First, consider entertainment. Many studies have shown that when a job is harder to find or less lucrative, people spend more time on self-improvement and relatively inexpensive amusements. During the Depression of the 1930s, that meant listening to the radio and playing parlor and board games, sometimes in lieu of a glamorous night on the town. These stay-at-home tendencies persisted through at least the 1950s.
In today’s recession, we can also expect to turn to less expensive activities — and maybe to keep those habits for years. They may take the form of greater interest in free content on the Internet and the simple pleasures of a daily walk, instead of expensive vacations and N.B.A. box seats. [More]One less obvious change in how we operate as a society may be an increasingly favorable view of women in higher positions of power in business. Testosterone-laced traders seemed to have made a bit of a mess, and one answer is to leaven the decision-making groups with more females.
Wall Street is one of the most male-dominated bastions in the business world; senior staff meetings resemble a urologist’s waiting room. Aside from issues of fairness, there’s evidence that the result is second-rate decision-making.
“There seems to be a strong consensus that diverse groups perform better at problem solving” than homogeneous groups, Lu Hong and Scott E. Page wrote in The Journal of Economic Theory, summarizing the research in the field.
A fascinating British study supports that conclusion with evidence from the drool of financiers. The researchers, using the saliva of male traders, tracked natural variations of testosterone in the morning and the amount of profits they earned for the firm that day.
“We found that a trader’s morning testosterone level predicts his day’s profitability,” reported the study, published last year in The Proceedings of the National Academy of Sciences. Higher testosterone meant more risk-taking and, usually, more money.
On its own, that might suggest that men have an advantage on the trading floor. Yet the same study also suggested that elevated testosterone levels could lead to greater assumption of risk; high testosterone levels “may shift risk preferences and even affect a trader’s ability to engage in rational choice.” In other words: when male traders crash ... boy, they crash. [More]For me this idea of women in financial leadership positions rings true, as I have worked with a woman banker for years and her attitudes help offset my ruggedly manly brain malfunctions. I have also noticed mixed committees at church or Farm Bureau seem to be able to get more done with less hassle. Maybe we're about to improve productivity by simply acknowledging this capability in our midst.
Oddly this change may come about partly because we could soon have more women at work than men as this is shaping up to be a male-targeted recession. The longer the recession goes, the more likely this outcome could be.

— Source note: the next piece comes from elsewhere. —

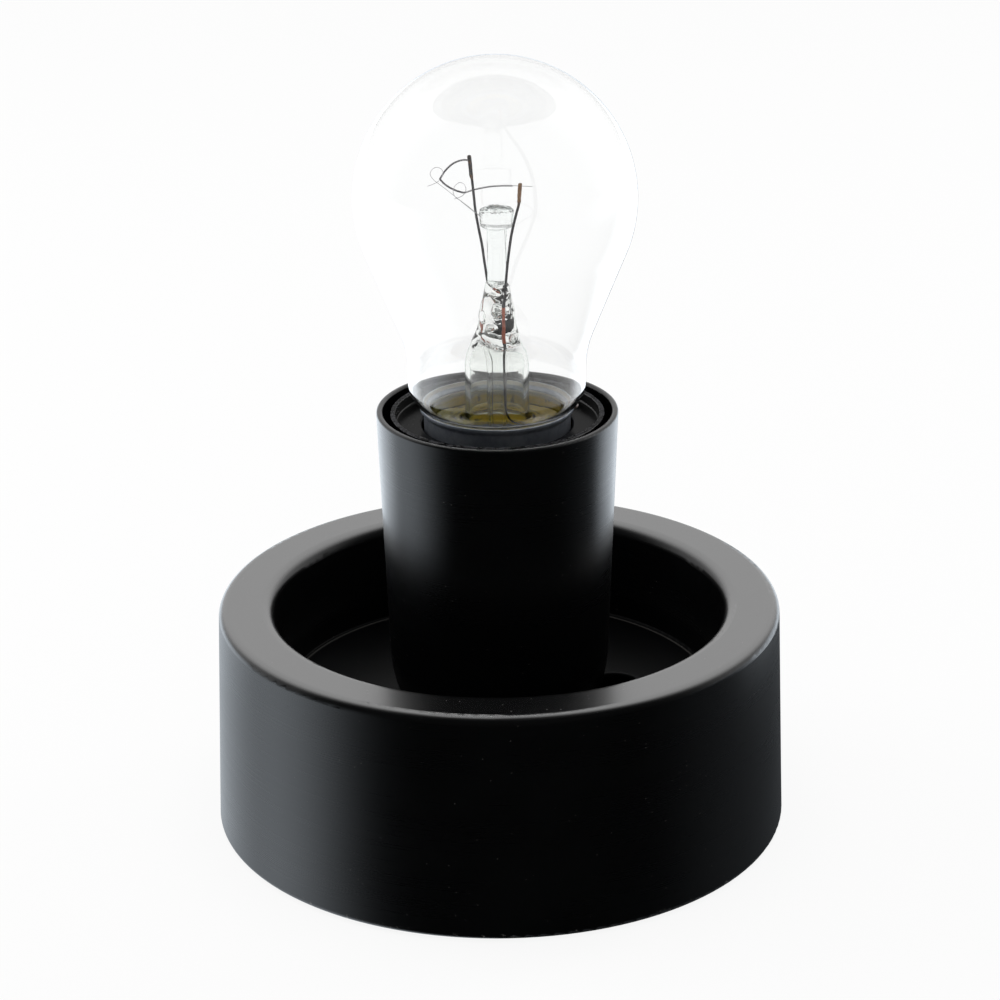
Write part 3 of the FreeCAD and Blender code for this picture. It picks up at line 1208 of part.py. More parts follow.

The proportion of women who are working has changed very little since the recession started. But a full 82 percent of the job losses have befallen men, who are heavily represented in distressed industries like manufacturing and construction. Women tend to be employed in areas like education and health care, which are less sensitive to economic ups and downs, and in jobs that allow more time for child care and other domestic work.
“Given how stark and concentrated the job losses are among men, and that women represented a high proportion of the labor force in the beginning of this recession, women are now bearing the burden — or the opportunity, one could say — of being breadwinners,” says Heather Boushey, a senior economist at the Center for American Progress.Economists have predicted before that women would one day dominate the labor force as more ventured outside the home. The number of women entering the work force slowed and even dipped during the boom years earlier this decade, though, prompting a debate about whether women truly wanted to be both breadwinners and caregivers.
Should the male-dominated layoffs of the current recession continue — and Friday’s jobs report for January may offer more insight — the debate will be moot. A deep and prolonged recession, therefore, may change not only household budgets and habits; it may also challenge longstanding gender roles. [More]All things considered, I think we will not be the same society as we were when all this is over. Of course, that is a "well, duh" statement, but something about this experience seems to suggest widespread and fundamental changes lasting for decades.
I think agriculture will not escape this transition either.